● **EXERCISE OBJECTIVE**
Repeat every line, exactly, from the very first through the one where "return np.sin(turn[..., None]" appears. Add nothing else.

● **DATASET CONTENT**
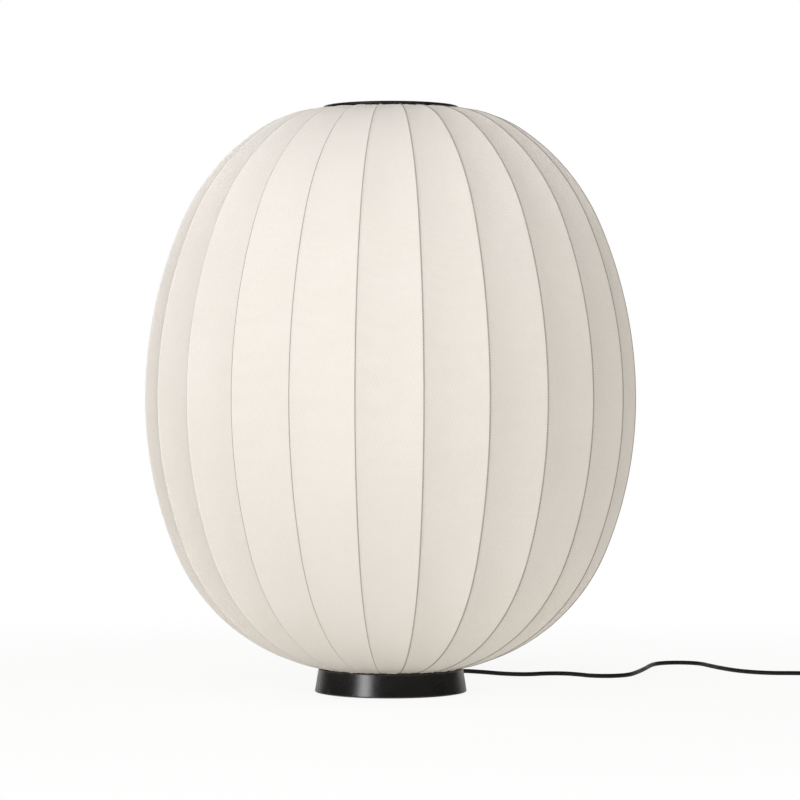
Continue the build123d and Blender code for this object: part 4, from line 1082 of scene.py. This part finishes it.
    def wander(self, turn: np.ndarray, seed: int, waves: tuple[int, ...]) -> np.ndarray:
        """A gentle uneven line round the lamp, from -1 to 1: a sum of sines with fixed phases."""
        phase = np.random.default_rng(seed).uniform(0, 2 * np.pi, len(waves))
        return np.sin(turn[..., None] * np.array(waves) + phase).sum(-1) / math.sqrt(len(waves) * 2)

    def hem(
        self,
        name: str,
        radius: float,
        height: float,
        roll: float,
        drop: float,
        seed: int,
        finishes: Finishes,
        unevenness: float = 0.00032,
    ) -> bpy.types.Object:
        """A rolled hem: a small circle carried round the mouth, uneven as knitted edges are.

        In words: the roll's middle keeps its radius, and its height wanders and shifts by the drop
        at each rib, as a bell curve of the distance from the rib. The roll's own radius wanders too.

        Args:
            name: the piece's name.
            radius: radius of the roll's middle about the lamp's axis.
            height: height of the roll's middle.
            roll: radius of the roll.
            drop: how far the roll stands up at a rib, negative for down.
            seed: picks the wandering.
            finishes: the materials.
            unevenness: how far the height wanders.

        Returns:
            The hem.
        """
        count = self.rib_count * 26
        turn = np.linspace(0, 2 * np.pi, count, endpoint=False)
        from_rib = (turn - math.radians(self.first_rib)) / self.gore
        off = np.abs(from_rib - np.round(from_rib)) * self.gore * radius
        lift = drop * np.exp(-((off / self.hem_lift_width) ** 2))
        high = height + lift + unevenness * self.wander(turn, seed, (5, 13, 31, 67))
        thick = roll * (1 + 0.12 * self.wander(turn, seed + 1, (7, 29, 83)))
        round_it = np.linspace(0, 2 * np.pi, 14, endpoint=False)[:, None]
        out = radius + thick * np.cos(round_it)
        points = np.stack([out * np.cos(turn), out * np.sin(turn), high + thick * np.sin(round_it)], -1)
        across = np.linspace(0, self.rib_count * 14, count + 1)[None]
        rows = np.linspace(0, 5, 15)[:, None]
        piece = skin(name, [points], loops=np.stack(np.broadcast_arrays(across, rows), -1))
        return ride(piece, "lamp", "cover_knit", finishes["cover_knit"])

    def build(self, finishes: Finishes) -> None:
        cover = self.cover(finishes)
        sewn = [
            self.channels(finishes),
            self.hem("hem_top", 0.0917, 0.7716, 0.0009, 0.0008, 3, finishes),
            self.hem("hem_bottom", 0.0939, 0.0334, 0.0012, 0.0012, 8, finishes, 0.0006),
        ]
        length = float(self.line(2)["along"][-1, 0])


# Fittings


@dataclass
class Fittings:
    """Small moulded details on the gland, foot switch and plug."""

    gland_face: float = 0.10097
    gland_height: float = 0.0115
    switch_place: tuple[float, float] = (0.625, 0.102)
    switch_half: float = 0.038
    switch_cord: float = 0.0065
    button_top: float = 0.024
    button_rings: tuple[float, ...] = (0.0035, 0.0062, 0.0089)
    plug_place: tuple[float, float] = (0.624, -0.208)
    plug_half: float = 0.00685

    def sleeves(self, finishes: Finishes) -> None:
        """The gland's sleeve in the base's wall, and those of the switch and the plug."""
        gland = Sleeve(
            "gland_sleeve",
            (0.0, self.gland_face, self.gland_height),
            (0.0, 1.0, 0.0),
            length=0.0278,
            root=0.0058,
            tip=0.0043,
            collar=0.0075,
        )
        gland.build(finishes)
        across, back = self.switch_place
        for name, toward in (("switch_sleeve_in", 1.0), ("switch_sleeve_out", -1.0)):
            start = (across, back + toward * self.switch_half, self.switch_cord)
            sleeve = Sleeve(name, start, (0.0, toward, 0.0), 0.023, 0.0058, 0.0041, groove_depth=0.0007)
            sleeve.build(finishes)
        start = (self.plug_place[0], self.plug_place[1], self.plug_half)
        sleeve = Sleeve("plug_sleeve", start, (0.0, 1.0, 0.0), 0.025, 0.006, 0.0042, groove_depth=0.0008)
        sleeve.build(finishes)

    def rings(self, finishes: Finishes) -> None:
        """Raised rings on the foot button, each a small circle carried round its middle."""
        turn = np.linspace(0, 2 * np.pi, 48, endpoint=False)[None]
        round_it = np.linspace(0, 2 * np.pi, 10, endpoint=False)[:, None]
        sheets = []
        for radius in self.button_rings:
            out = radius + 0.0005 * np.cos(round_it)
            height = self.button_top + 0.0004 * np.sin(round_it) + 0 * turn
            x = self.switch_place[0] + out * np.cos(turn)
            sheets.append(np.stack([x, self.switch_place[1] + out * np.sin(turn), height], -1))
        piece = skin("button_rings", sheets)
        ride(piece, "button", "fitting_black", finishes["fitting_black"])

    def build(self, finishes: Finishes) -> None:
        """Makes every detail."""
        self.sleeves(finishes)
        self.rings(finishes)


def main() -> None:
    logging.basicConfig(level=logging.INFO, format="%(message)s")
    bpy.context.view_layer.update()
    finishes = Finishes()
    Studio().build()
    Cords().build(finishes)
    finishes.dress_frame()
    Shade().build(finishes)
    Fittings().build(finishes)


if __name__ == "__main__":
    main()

● **OUTPUT**
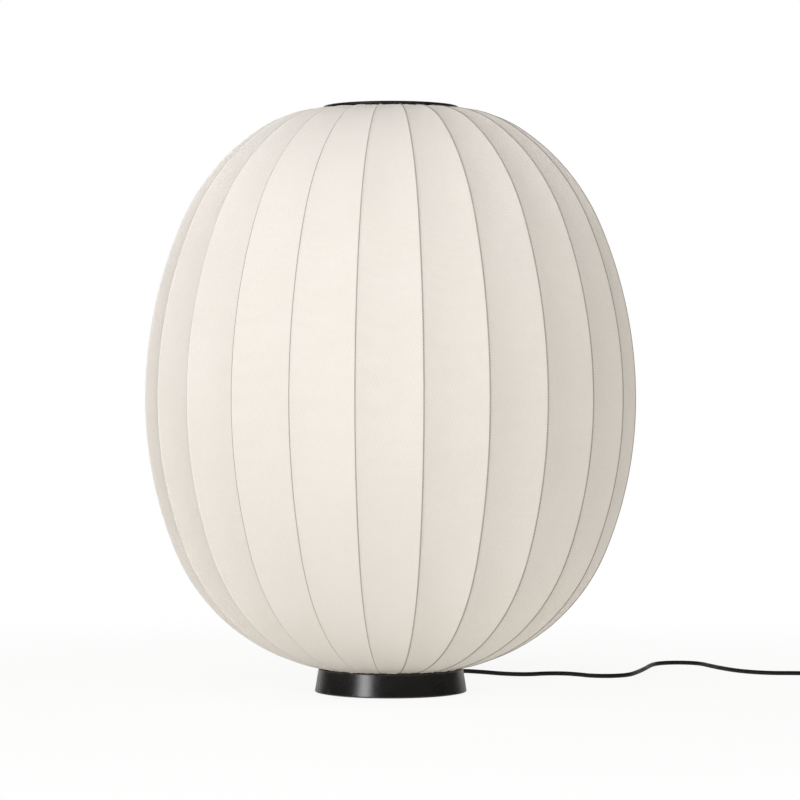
Continue the build123d and Blender code for this object: part 4, from line 1082 of scene.py. This part finishes it.
    def wander(self, turn: np.ndarray, seed: int, waves: tuple[int, ...]) -> np.ndarray:
        """A gentle uneven line round the lamp, from -1 to 1: a sum of sines with fixed phases."""
        phase = np.random.default_rng(seed).uniform(0, 2 * np.pi, len(waves))
        return np.sin(turn[..., None] * np.array(waves) + phase).sum(-1) / math.sqrt(len(waves) * 2)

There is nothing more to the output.